Section 110(2) of the Copyright Act, 17 U.S.C. § 110(2), part of the TEACH Act, allows performances or displays of copyrighted material for distance education. Section 110(2) excludes from copyright infringement certain performances or displays that are part of transmitted mediated instructional activity, which may include course web pages. There are a considerable number of limitations and conditions that apply to the TEACH Act, which are detailed in the resources below. In particular, the TEACH Act only applies to performances or displays analogous to those in a live classroom. It does not apply to material that students typically purchase or acquire for their independent use and retention, such as textbooks or coursepacks. For further information about the TEACH Act, see the resources below. 

Resources:

  • Limitation on exclusive rights: Exemption of certain performances and displays, 17 U.S.C. § 110(2).

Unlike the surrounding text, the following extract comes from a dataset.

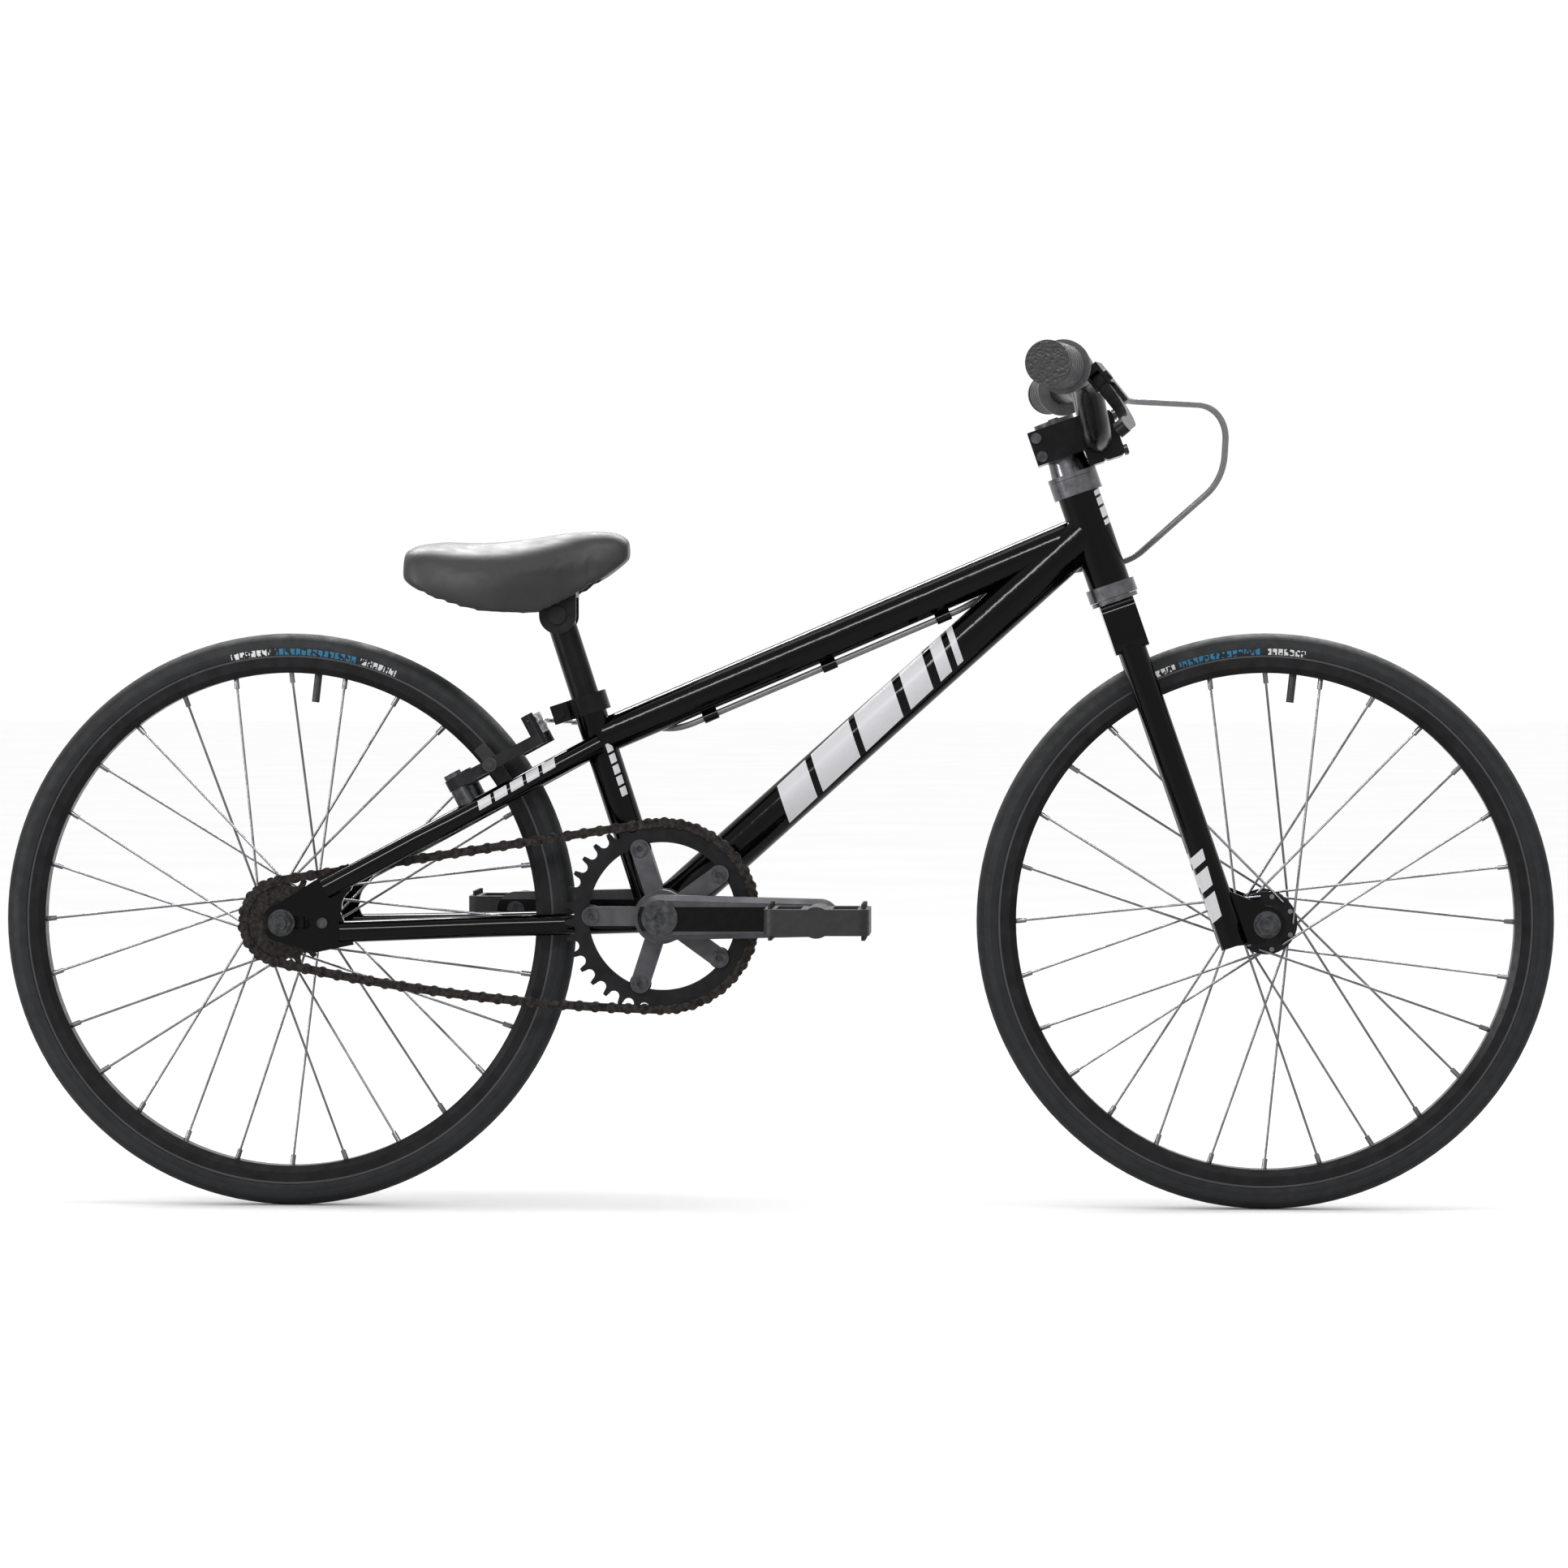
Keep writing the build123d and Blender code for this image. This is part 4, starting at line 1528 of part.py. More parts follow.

  • Exceptions for Instructors - A handy tool for helping teachers determine whether the use fits under Section 110.  Source: The American Library Association Office for Information Technology Policy.
  • Guide to the TEACH Act - Summarizes the TEACH Act and offers guidelines for the performance or display of electronic materials placed on course management software pursuant to the TEACH Act. Source: Office of Legal Affairs of the Board of Regents of the University System of Georgia.
  • TEACH Act Best Practices Using Blackboard - Explains the requirements of the TEACH Act and applies them to the use of copyrighted materials on Blackboard. Source: American Library Association.
  • TEACH Act - Discusses the limitations of the TEACH Act. Source: University of Texas Libraries.